There's also a small bookshop which has a number of unusual postcards and books on offer, and less of the usual general touristy goods that you find at many of Berlin's other museums.
All in all, this is definitely a museum worth the detour it takes to get there. The gravity of the authentic historic place alone makes it a major sight, and the new modernized exhibition supplements it very well too – even if some of the previous elements of “Soviet-ness” have now fallen by the wayside. I personally slightly regret the latter, but I guess one just has to go with the times, both as museum curator and museum visitor.
Location: At No. 4 Zwieseler Straße, on the corner of Rheinsteinstraße, in the eastern Berlin district of Karlshorst, ca. 6 miles (10 km) south-east of central Alexanderplatz.
Google maps locator:[52.4862,13.5393]
Access and costs: quite a bit out of the centre, but not too difficult to get to; free.

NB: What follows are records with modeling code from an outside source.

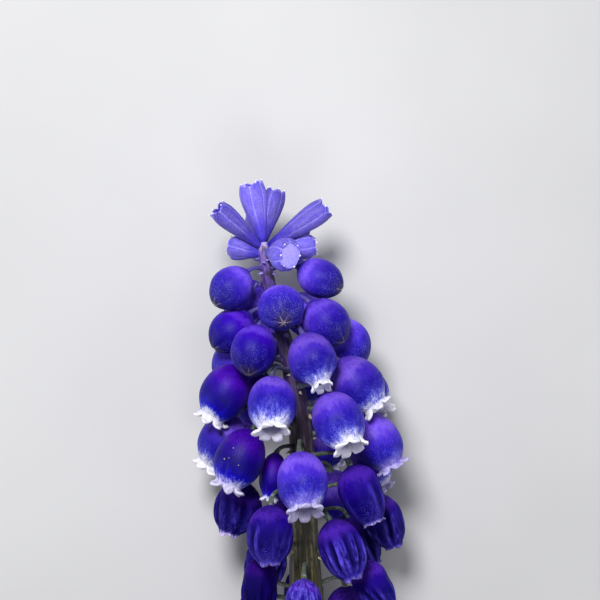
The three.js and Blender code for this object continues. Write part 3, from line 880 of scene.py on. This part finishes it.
def tuftPlace(n, row):
    base = Vector((0, 0, flower["lyingHeight"]))
    root, mouth = Vector(row["root"]) + base, Vector(row["mouth"]) + base
    axis = (mouth - root).normalized()
    return {"white": 0, "tone": -1, **row, "n": n, "kind": "sterile", "seed": n + tuft["seed"],
            "root": root, "axis": axis, "length": (mouth - root).length,
            "turned": turnedTo(axis, Vector(tuft["upper"]))}


def buildFlorets(places, node):
    for i, f in enumerate(places):
        obj = buildFloret(f"{f['kind']}_{i + 1:02d}", sources[f["kind"]], f)
        dress(obj, looks[f["kind"]], node)
    print(node, "florets", len(places))


# The small things on the flower; radii are in millimetres, and spread is what they are drawn times.
beads = {"radius": 0.085, "spread": (0.6, 1.15), "standOut": 0.3, "seed": 60,
         "ramp": ((0.3, (206, 200, 240)), (0.7, (244, 242, 250)))}
pollen = {"radius": 0.04, "spread": (0.8, 1.5), "searched": 0.35,
          "spots": ((18, -6.65, 13.5), (18, -6.4, 13.3), (18, -5.6, 12.5), (18, -5.9, 14.4), (16, 3.3, 18.6))}
scales = {
    "size": (0.24, 0.143, 0.7), "spread": (0.75, 1.25), "seed": 44,  # half width, half thickness, length
    "crown": ((-3.75, 30.75, 8.7, -60), (-3.3, 30.5, 8.9, 10), (-2.95, 30.6, 8.6, 60)),  # x, y, z and turn
    "crownRadius": 0.2, "crownSize": 0.8,
    "cream": ((0.25, (140, 132, 104)), (0.5, (184, 176, 142)), (0.75, (212, 206, 182))),
    "lilac": ((0.25, (92, 84, 160)), (0.5, (134, 124, 196)), (0.75, (170, 160, 214))),
    "lilacFrom": (22, 33),  # towards the tip
}
spur = {"line": (((-3.87, 28.5, 8.6), 0.14), ((-4.4, 27.6, 8.9), 0.13), ((-5.1, 26.55, 8.9), 0.17)),
        "roundness": 4}


def beadMaterial():
    s = Shader("whiteBead", specular=0.5, glow=0.2, glowScale=mm * 0.3)
    cloud = s.noise(s.mark("grain", True), 5)
    return s.finish(s.ramp(cloud, beads["ramp"]), s.range(cloud, 0.3, 0.7, 0.35, 0.5), cloud, 0.01, 0.4)


def scaleMaterial():
    s = Shader("paleScale", specular=0.3)
    grain = s.mark("grain", True)
    lines = s.noise(grain, 3, 4, 0.6)
    lilac = s.range(s.height(grain), *scales["lilacFrom"])
    colour = s.mix(lilac, s.ramp(lines, scales["cream"]), s.ramp(lines, scales["lilac"]))
    return s.finish(colour, s.range(lines, 0.3, 0.7, 0.5, 0.65), lines, 0.05, 0.5)


def joinAs(name, parts):
    selectOnly(*parts)
    bpy.ops.object.join()
    obj = bpy.context.object
    obj.name = obj.data.name = name
    writeMark(obj, "grain", readPoints(obj) / mm)
    return obj


def buildBeads(tuftPlaces, places, pollenLook):
    # a bead at the tip of every lobe of the tuft, and a few grains of pollen on two bells
    selectOnly()
    bpy.ops.mesh.primitive_ico_sphere_add(subdivisions=2, radius=1)
    ball = bpy.context.object
    bpy.ops.object.shade_smooth()
    sphere = readPoints(ball)
    draw = random.Random(beads["seed"])
    made = []
    for f in tuftPlaces:
        for tip in lobeTips(sources["sterile"], f["placed"]):
            size = beads["radius"] * draw.uniform(*beads["spread"])
            out = np.array(f["axis"]) * size * beads["standOut"]
            made.append(copyTo(ball, "bead", tip + sphere * size + out))
    dress(joinAs("tuftBeads", made), beadMaterial(), "sterile_tuft")
    made = []
    for n, x, y in pollen["spots"]:
        skin = next(f for f in places if f["n"] == n)["placed"]
        near = skin[np.hypot(skin[:, 0] - x, skin[:, 1] - y) < pollen["searched"]]
        size = pollen["radius"] * draw.uniform(*pollen["spread"])
        made.append(copyTo(ball, "grain", near[near[:, 2].argmax()] + sphere * size))
    bpy.data.objects.remove(ball)
    dress(joinAs("pollen", made), pollenLook, "raceme")


def scalePattern():
    # a pointed scale, hollow towards the stalk
    selectOnly()
    bpy.ops.mesh.primitive_cone_add(vertices=10, radius1=0.7, radius2=0.12, depth=1)
    cone = bpy.context.object
    bpy.ops.object.mode_set(mode="EDIT")
    bpy.ops.mesh.select_all(action="SELECT")
    bpy.ops.mesh.subdivide(number_cuts=2)
    bpy.ops.object.mode_set(mode="OBJECT")
    smoothOnce(cone)
    co = readPoints(cone) + (0, 0, 0.5)
    co[:, :2] *= (1 + 0.75 * bump(co[:, 2], 0.45, 0.3))[:, None]
    co[:, 1] += 0.9 * co[:, 0] ** 2 - 0.5 * co[:, 2] ** 2
    return cone, co * scales["size"]


def buildScales(places, look):
    # one at the foot of every floret stalk, and a few under the tuft
    cone, co = scalePattern()
    draw = random.Random(scales["seed"])
    spots = []
    for f in places:
        y = floretStalkFoot(f)
        away = f["root"] - stalkAt(y)
        away.y = 0
        spots.append((stalkAt(y - 0.3), away.normalized(), stalkRadius(y), draw.uniform(*scales["spread"])))
    for *at, turn in scales["crown"]:
        away, radius = roundStalk(turn), scales["crownRadius"]
        spots.append((Vector(at) - away * radius, away, radius, scales["crownSize"]))
    made = []
    for centre, away, radius, size in spots:
        up = (away * 0.75 + Vector((draw.uniform(-0.3, 0.3), draw.uniform(-0.9, 0.2), 0))).normalized()
        turned = np.array(turnedTo(up, up.cross(Vector((0, 1, 0)))))
        foot = np.array(centre + away * (radius - 0.12))
        made.append(copyTo(cone, "scale", (co * size) @ turned.T + foot))
    bpy.data.objects.remove(cone)
    dress(joinAs("scales", made), look, "raceme")


def buildSpur(look):
    # the crumbled scale that stands off the upper stalk
    run = [(Vector(at), radius) for at, radius in spur["line"]]
    dressStalks(tubeAlong("spur", [run], spur["roundness"]), look, 1)


studio = {
    "camera": (0.0542, 33.0659, 158), "lens": 100, "sensor": 36,
    "lights": (  # name, place, width and power
        ("key", (-25, 95, 145), 50, 0.31), ("fill", (14, -50, 140), 60, 0.045),
        ("leftEdge", (-130, 10, 40), 70, 0.06), ("rightEdge", (130, 10, 45), 70, 0.06)),
    "lightsFace": (0, 20, 8),
    "world": 0.06, "worldColour": (0.9, 0.95, 1, 1),
    "floor": ((0.3, (190, 190, 192)), (0.7, (196, 196, 198))),
}


def floorMaterial():
    s = Shader("paleFloor", specular=0.15)
    place = s.node("ShaderNodeTexCoord").outputs["Object"]
    colour = s.ramp(s.noise(place, 30), studio["floor"])
    return s.finish(colour, 0.8, s.noise(place, 2500, 2), 0.02, 0.15)


def areaLight(name, place, size, power):
    selectOnly()
    at = Vector(place) * mm
    bpy.ops.object.light_add(type="AREA", location=at)
    lamp = bpy.context.object
    lamp.name = name
    lamp.data.shape = "DISK"
    lamp.data.size = size * mm
    lamp.data.energy = power
    lamp.rotation_euler = (Vector(studio["lightsFace"]) * mm - at).to_track_quat("-Z", "Y").to_euler()


def buildStudio():
    selectOnly()
    bpy.ops.mesh.primitive_plane_add(size=2, location=(0, 0, 0))
    floor = bpy.context.object
    floor.name = "floor"
    floor.data.materials.append(floorMaterial())
    for light in studio["lights"]:
        areaLight(*light)
    scene = bpy.context.scene
    scene.world = bpy.data.worlds.new("studio")
    scene.world.use_nodes = True
    background = scene.world.node_tree.nodes["Background"].inputs
    background["Color"].default_value = studio["worldColour"]
    background["Strength"].default_value = studio["world"]
    bpy.ops.object.camera_add(location=Vector(studio["camera"]) * mm, rotation=(0, 0, 0))
    camera = bpy.context.object
    camera.data.lens = studio["lens"]
    camera.data.sensor_width = studio["sensor"]
    camera.data.clip_start = mm
    scene.camera = camera
    scene.view_settings.view_transform = "Standard"


sources = {kind: pattern(kind) for kind in forms}
looks = {kind: petalMaterial(kind) for kind in petals}
print("patterns and petal materials made")

numbers = sorted([*range(spiral["first"], spiral["last"] + 1), *spiral["squeezedIn"]])
floretPlaces = [floretPlace(n) for n in numbers]
tuftPlaces = [tuftPlace(n, row) for n, row in enumerate(tuftFlorets)]
buildFlorets(floretPlaces, "raceme")
buildFlorets(tuftPlaces, "sterile_tuft")

scaleLook, floretStalkLook = scaleMaterial(), floretStalkMaterial()
buildBeads(tuftPlaces, floretPlaces, scaleLook)
buildScales(floretPlaces, scaleLook)
buildSpur(floretStalkLook)
for source in sources.values():
    bpy.data.objects.remove(source)
print("beads, pollen, scales and spur made")

buildStalk()
buildFloretStalks(floretPlaces, floretStalkLook)
print("stalk and floret stalks made")

buildStudio()
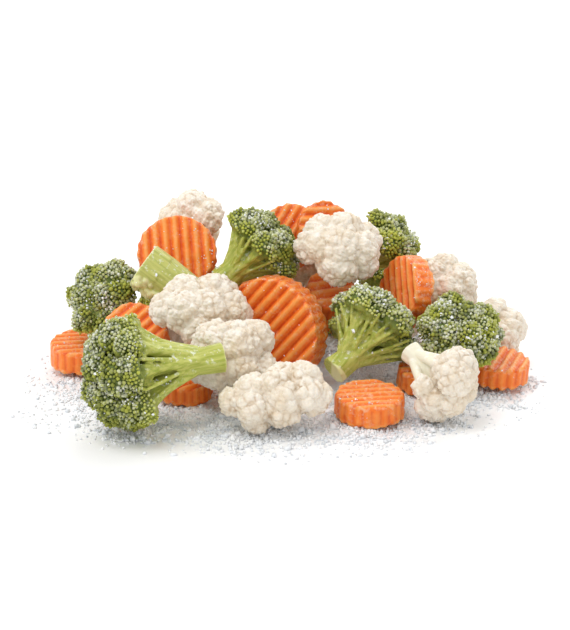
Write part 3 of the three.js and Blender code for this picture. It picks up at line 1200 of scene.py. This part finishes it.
@dataclass(kw_only=True)
class Broccoli(Floret):
    """A broccoli floret: a ribbed stalk that forks under a crown of flower buds."""

    width: float = 30
    depth: float = 29
    height: float = 13
    lobes: int = 9
    lobe: float = 6.5
    reach: float = 84
    core: float = 0.7
    under: float = 0.2
    stalk: float = 20
    stalk_wide: float = 9
    flare: float = 1.2
    fork: float = 0.35
    knob: float = 3.1
    bud: float = 0.7
    frosted: float = 0.0
    yellow: float = 0.0
    pale: float = 0.0
    bend: tuple[float, float, float] = (0.0, 0.0, 0.0)
    torn: tuple[float, float, float] | None = None
    lumps: int = 46
    stems: int = 26
    stem: float = 0.85
    branch: float = 0.32
    ribbed: float = 0.03
    grain: float = 1.15

    def limbs(self, crown: Balls, knobs: Balls, rng: np.random.Generator) -> list[Shell]:
        """Makes the stalk, the branches that leave it, and the thin stems that those end in.

        Args:
            crown: The lobes.
            knobs: The knobs on the lobes.
            rng: The source of chance.

        Returns:
            The limbs.
        """
        cut, fork = self.trunk()
        cut = cut + np.array(self.bend)
        wide = self.stalk_wide / 2
        neck = np.array([0.0, 0.0, 0.15 * self.height])
        middle = wide * 0.86 if self.branches else wide
        top = wide * (0.4 if self.branches else self.flare)
        made = [limb_form(cut, fork, wide, middle, 0.035), limb_form(fork, neck, middle, top)]
        if self.branches:
            made.extend(self.fan(fork, rng))
        for centre, radius in zip(crown.centres, crown.radii):
            aside = np.array([centre[0], centre[1], 0.0])
            aside = aside / max(np.linalg.norm(aside), 1e-6)
            out = min(math.hypot(centre[0], centre[1]) / (0.3 * self.width), 1.0)
            start = cut + (fork - cut) * rng.uniform(0.45, 0.95) + aside * wide * 0.5 * out
            thick = wide * self.branch
            made.append(limb_form(start, centre, thick, max(thick * 0.8, radius * 0.22), self.ribbed))
            near = np.linalg.norm(knobs.centres - centre, axis=1) < radius * 1.45
            for end in knobs.centres[near]:
                if end[2] < centre[2] + 0.25 * radius:
                    joint = start + (centre - start) * rng.uniform(0.45, 0.75)
                    made.append(limb_form(joint, end, self.stem, 0.5))
        return made

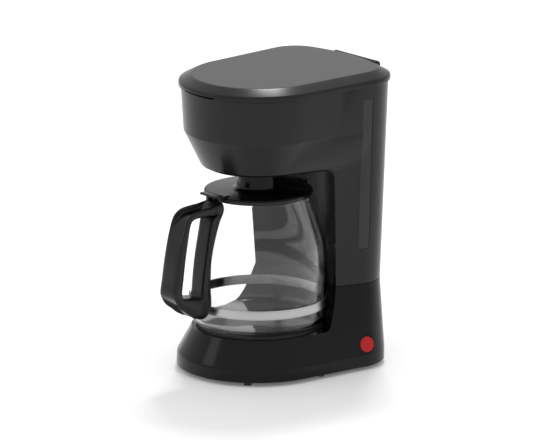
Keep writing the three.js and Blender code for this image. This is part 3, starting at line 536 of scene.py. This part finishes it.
def make_base(materials):
    line = [(BASE_FRONT - 1.6, FOOT_Z), (BASE_FRONT, FOOT_Z + 0.4), (BASE_FRONT - 1.4, FOOT_Z + SKIRT),
            (DECK_R, DECK_Z), (mix(DECK_R, WAIST_FRONT, 0.27), mix(DECK_Z, WAIST_Z, 0.23)),
            (mix(DECK_R, WAIST_FRONT, 0.66), mix(DECK_Z, WAIST_Z, 0.6)), (WAIST_FRONT, WAIST_Z - GAP)]
    rounded = fillet(line, [2, 9, 30, 40, 40], 6)
    levels = [base_level(z, front, max(0.0, EDGE_ROUND - (z - FOOT_Z)) if z < FOOT_Z + EDGE_ROUND else 0)
              for front, z in rounded]
    base = grid("base_shell", level_rows(levels), material=materials["base_black"])
    boolean(base, bay_tool(DECK_Z, FLOOR_Z, 5, 0))
    hollow = grid("tool", level_rows(through(levels), WALL))
    boolean(hollow, rod(0, BREW_Y, DECK_Z - WALL, WAIST_Z + 5, BAY_R + WALL, 192))
    boolean(base, hollow)
    boolean(base, rod(0, BREW_Y, DECK_Z - 6, DECK_Z + 6, PLATE_HOLE, 128))
    boolean(base, tilted([(0, -5), (BEZEL_R + GAP, -5), (BEZEL_R + GAP, 6), (0, 6)]))
    gland = tuple((a + b) / 2 for a, b in zip(gland_low, gland_high))
    boolean(base, rod_y(gland_high[1] - 30, gland_high[1] + 20, gland[0], gland[2], CORD_R))
    finish_piece(base, "machine", "base_black", "base_housing")


def make_lid(materials):
    crown = lid_high[2]
    line = [(0.4, LID_Z), (0, LID_Z + 0.4), (0.1, LID_Z + 5.4), (LID_CHAMFER, crown - 0.02),
            (LID_CHAMFER + 6, crown)]
    rounded = fillet(line, [0.5, 3.4, 5], 8)
    front = RIM_FRONT + LID_OVERHANG
    levels = [housing_level(RIM_Z, front) for _ in rounded]
    for level, (pull, z) in zip(levels, rounded):
        level.update(z=z, front=front - pull, corner=RIM_CORNER + LID_OVERHANG - pull)
    lid = grid("lid_shell", level_rows(levels), material=materials["housing_black"])
    wide = RIM_CORNER + LID_OVERHANG
    inner = [dict(levels[0], z=LID_Z - 1, front=front, corner=wide),
             dict(levels[0], z=LID_Z + 4, front=front, corner=wide),
             dict(levels[0], z=crown - WALL, front=front - LID_CHAMFER, corner=wide - LID_CHAMFER)]
    boolean(lid, grid("tool", level_rows(inner, WALL)))
    half = block_high[0]
    for side in (1, -1):
        x0, x1 = sorted((side * (half + GAP), side * HINGE_HALF))
        knuckle = rod_x(x0, x1, PIVOT_Y, PIVOT_Z, BARREL_R)
        boolean(knuckle, box(x0, x1, PIVOT_Y - 12, PIVOT_Y, PIVOT_Z - 4, PIVOT_Z + 2.5), "UNION")
        boolean(lid, knuckle, "UNION")
    boolean(lid, rod_x(-half - GAP, half + GAP, PIVOT_Y, PIVOT_Z, BARREL_ROOM))
    boolean(lid, box(-half - GAP, half + GAP, PIVOT_Y, PIVOT_Y + 20, 200, 400))
    boolean(lid, box(-half - GAP, half + GAP, PIVOT_Y - 3.6, PIVOT_Y + 20, 200, PIVOT_Z))
    boolean(lid, box(-NOTCH_HALF, NOTCH_HALF, -200, BREW_Y - 40, 200, LID_Z + NOTCH_HEIGHT))
    boolean(lid, rod_x(-HINGE_HALF + 1, HINGE_HALF - 1, PIVOT_Y, PIVOT_Z, BORE_R))
    finish_piece(lid, "lid", "housing_black", "machine_lid")


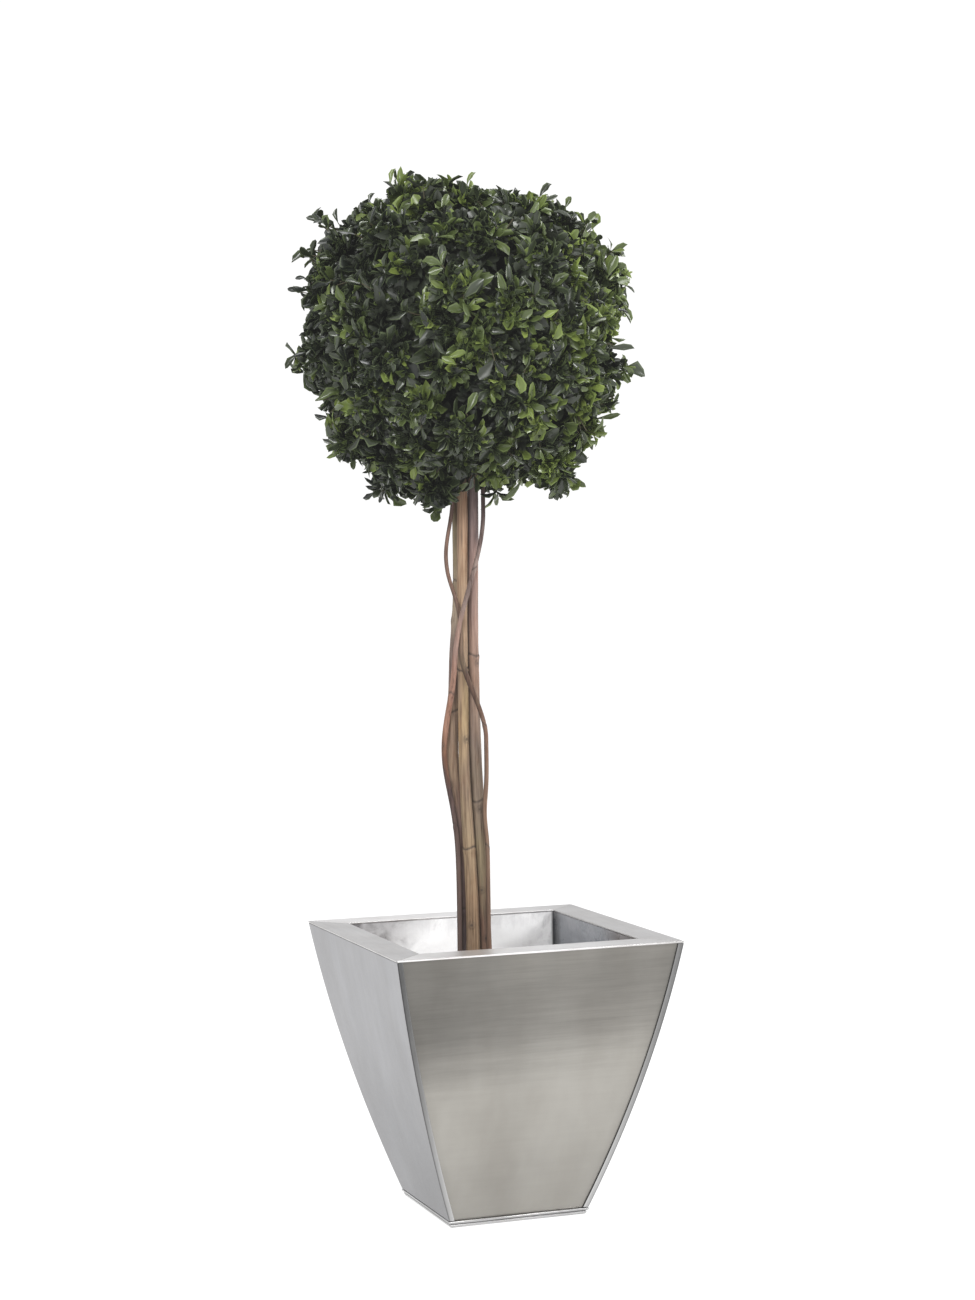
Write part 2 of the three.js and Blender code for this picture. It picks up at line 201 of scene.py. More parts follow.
SINGLE_PROUD = 4  # how far a single leaf's middle stands out at least
SHADE_DEPTH = 24  # under the clipped outline, where leaves begin to have the tone of shaded ones

ROSETTE_LEAST = 8  # leaves round a shoot's tip
ROSETTE_MORE = 4  # and fewer than this many more
ROSETTE_DEPTH = 6  # from the innermost leaf to the outermost
LEAF_LENGTH = 25
LEAF_INNER = 0.6  # length of a shoot's innermost leaf, as a share
LEAF_NARROW = 0.27  # width as a share of the length, and how much it varies
LEAF_WIDER = 0.22
LEAF_ROUND = 0.22  # what the roundest leaves gain
LEAF_CUP = 0.36  # how far the margins curl up, as a share of the width
LEAF_HOLLOW = 1.7  # the power by which it curls: 1 folds it in a V, 2 makes it a trough
LEAF_WAVE = 0.14  # how far they ripple
LEAF_RIPPLES = 9  # how fast, in radians along a leaf
LEAF_ROLL = 2  # how much a leaf may roll about its length, in radians
LEAF_BEND = 0.95  # how much its droop varies, as a share of its length
LEAF_STRAIGHT = 0.3  # the share of its length where its twist is nothing
LEAF_TWIST = 1.5  # how much a leaf may turn along its length, in radians
LEAF_HELD = 0.5  # the share of a leaf's length that stays inside the outline
LEAF_STRAY = (-5, 9)  # how far that share may stand out of it, from the least to the most
LEAF_LEANS = (0.3, 1.4)  # of the innermost and the outermost leaf, in radians
LEAN_TRIES = 3  # how often a leaf may lean further to stay inside the outline
MARGIN_HIGHLIGHT = 1.2  # a painted highlight: how much paler a leaf's margins are than its middle, and what they gain besides
MARGIN_HIGHLIGHT_GAINS = (0.040, 0.050, 0.022)
FINE_SEED = 29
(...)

Details: from the centre of Berlin, the museum is best reached by taking either the regional metro train line S3 from Ostbahnhof all the way to Karlshorst station, from where you can either walk the ca. three quarters of a mile (1.25 km), first up Treskowallee, then right into Rheinsteinstraße and to the end of this. Or get the No. 296 bus for four stops and get out at Museum Karlshorst. Alternatively get the U5 metro from Alexanderplatz to Tierpark and then the No. 296 bus in the other direction (i.e. towards Karlshorst).
Opening times: Tuesdays to Sundays 10 a.m. to 6 p.m.
Admission free.
Audio guides are available in English, German, Russian, Ukrainian, Polish and French.
On Sundays the museum offers free guided tours in German, lasting an hour and starting at 3 p.m. in the foyer. Guided tours in other languages (Russian, English, French, Polish and Spanish) have to be specially arranged.
Time required: between an hour and an hour and a half should normally do, though studying original documents and reading every last bit of text available might easily take longer than that.
Combinations with other dark destinations: Just behind the museum building used to be the largest KGB-HQ outside the USSR, left abandoned after the Russians upped sticks in the wake of German reunification. You can still find urban explorers' videos on YouTube etc. – but now the formerly derelict area is being converted into housing. So there isn't really anything dark left in the immediate vicinity of the German-Russian Museum.
However, Schöneweide can quite easily be reached by tram line M17 (8 or 9 stops) from Karlshorst station. In the other direction, the same line gets you fairly close to Hohenschönhausen – if you get out at Rhinstraße/Plauener Straße and fiddle through the back streets on foot (via Schleizer Straße and then right onto Genslerstraße).
Otherwise just get the bus and either the S3 or U5 back to more central parts of Berlin.
Combinations with non-dark destinations: nothing much in the immediate vicinity, except for Berlin's "other" zoo, namely the former East Berlin one, which is simply called Tierpark Berlin (reached from the museum by bus; see above).